-- START OF MATERIAL SHOWN --

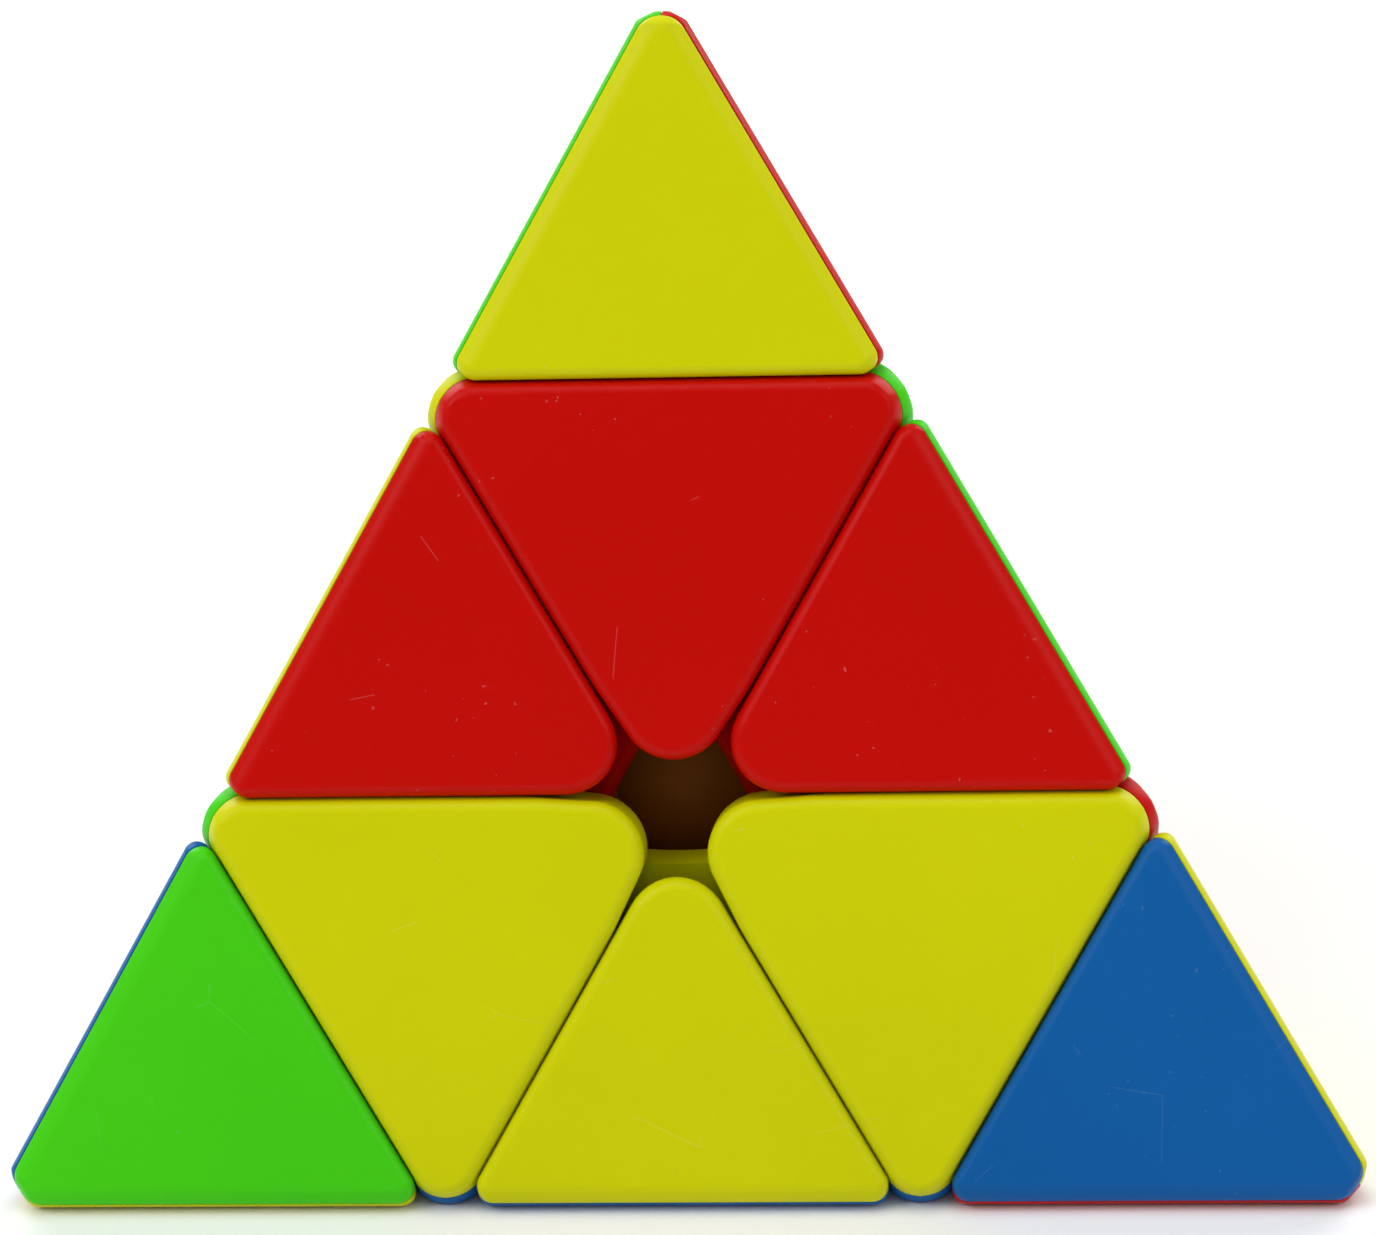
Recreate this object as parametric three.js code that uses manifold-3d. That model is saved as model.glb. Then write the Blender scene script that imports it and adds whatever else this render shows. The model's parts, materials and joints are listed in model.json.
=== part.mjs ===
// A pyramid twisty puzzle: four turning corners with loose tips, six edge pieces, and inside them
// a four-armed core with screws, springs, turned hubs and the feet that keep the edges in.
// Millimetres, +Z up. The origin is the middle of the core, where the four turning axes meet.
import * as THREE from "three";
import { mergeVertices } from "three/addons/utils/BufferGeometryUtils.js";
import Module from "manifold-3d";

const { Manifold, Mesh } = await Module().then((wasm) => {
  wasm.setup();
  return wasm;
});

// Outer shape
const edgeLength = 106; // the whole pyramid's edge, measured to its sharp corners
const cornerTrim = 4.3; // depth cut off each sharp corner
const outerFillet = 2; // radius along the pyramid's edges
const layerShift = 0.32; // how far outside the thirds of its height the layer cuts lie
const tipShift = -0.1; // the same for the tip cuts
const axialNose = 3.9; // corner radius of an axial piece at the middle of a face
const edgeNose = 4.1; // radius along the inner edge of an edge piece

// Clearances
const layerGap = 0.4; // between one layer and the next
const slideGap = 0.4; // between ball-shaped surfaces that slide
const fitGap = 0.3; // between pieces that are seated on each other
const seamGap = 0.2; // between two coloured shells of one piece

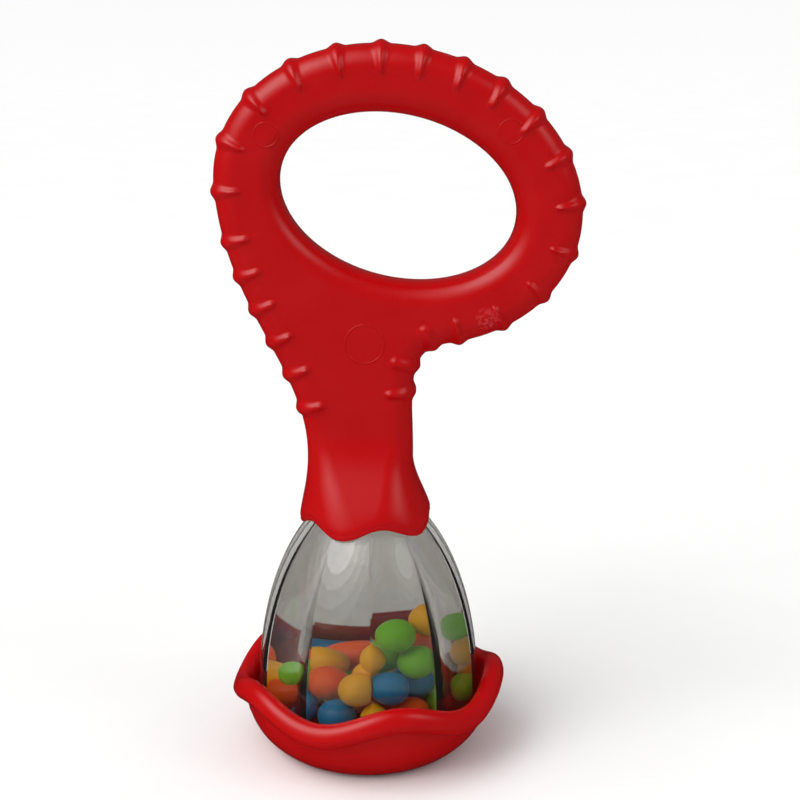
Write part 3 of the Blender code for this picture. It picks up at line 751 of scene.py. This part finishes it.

-- END OF MATERIAL SHOWN --

Copy each record from above exactly, and include every line.

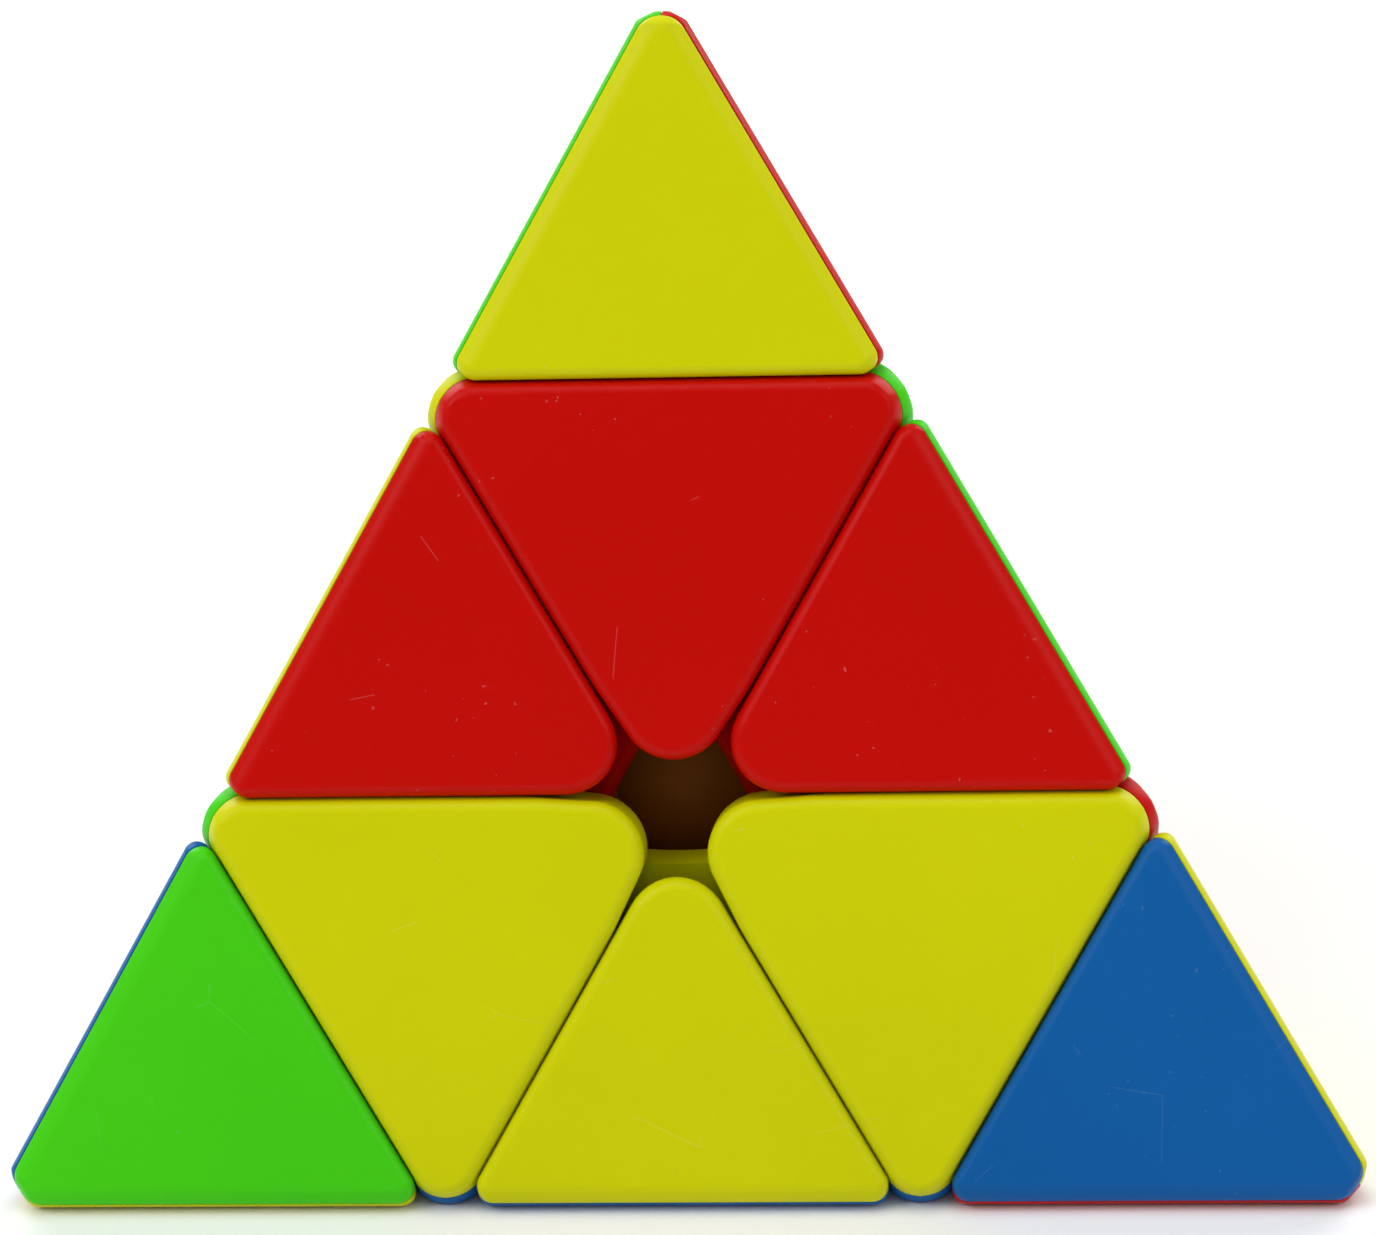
Recreate this object as parametric three.js code that uses manifold-3d. That model is saved as model.glb. Then write the Blender scene script that imports it and adds whatever else this render shows. The model's parts, materials and joints are listed in model.json.
=== part.mjs ===
// A pyramid twisty puzzle: four turning corners with loose tips, six edge pieces, and inside them
// a four-armed core with screws, springs, turned hubs and the feet that keep the edges in.
// Millimetres, +Z up. The origin is the middle of the core, where the four turning axes meet.
import * as THREE from "three";
import { mergeVertices } from "three/addons/utils/BufferGeometryUtils.js";
import Module from "manifold-3d";

const { Manifold, Mesh } = await Module().then((wasm) => {
  wasm.setup();
  return wasm;
});

// Outer shape
const edgeLength = 106; // the whole pyramid's edge, measured to its sharp corners
const cornerTrim = 4.3; // depth cut off each sharp corner
const outerFillet = 2; // radius along the pyramid's edges
const layerShift = 0.32; // how far outside the thirds of its height the layer cuts lie
const tipShift = -0.1; // the same for the tip cuts
const axialNose = 3.9; // corner radius of an axial piece at the middle of a face
const edgeNose = 4.1; // radius along the inner edge of an edge piece

// Clearances
const layerGap = 0.4; // between one layer and the next
const slideGap = 0.4; // between ball-shaped surfaces that slide
const fitGap = 0.3; // between pieces that are seated on each other
const seamGap = 0.2; // between two coloured shells of one piece

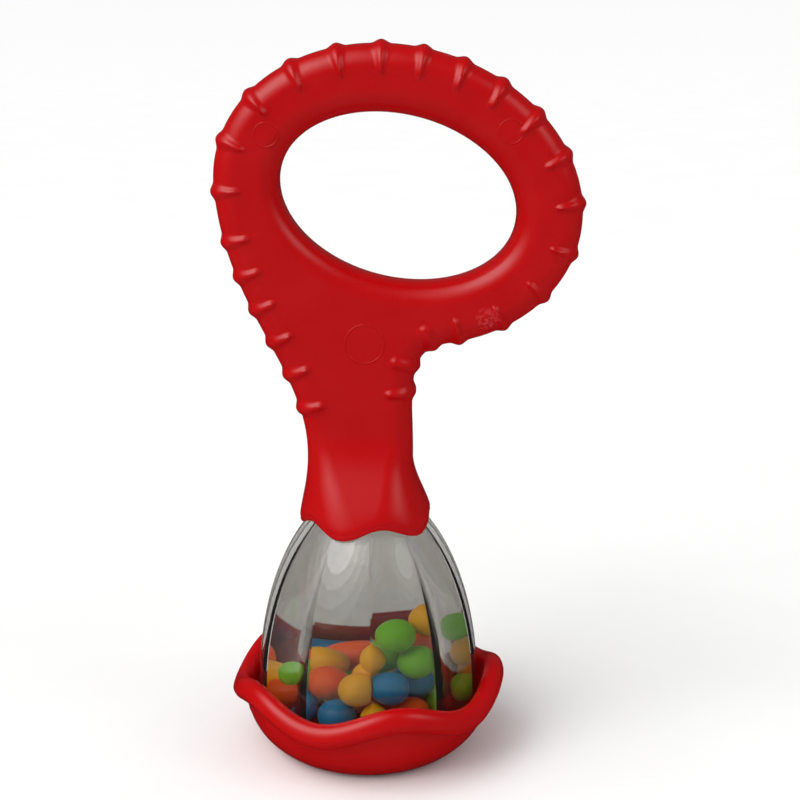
Write part 3 of the Blender code for this picture. It picks up at line 751 of scene.py. This part finishes it.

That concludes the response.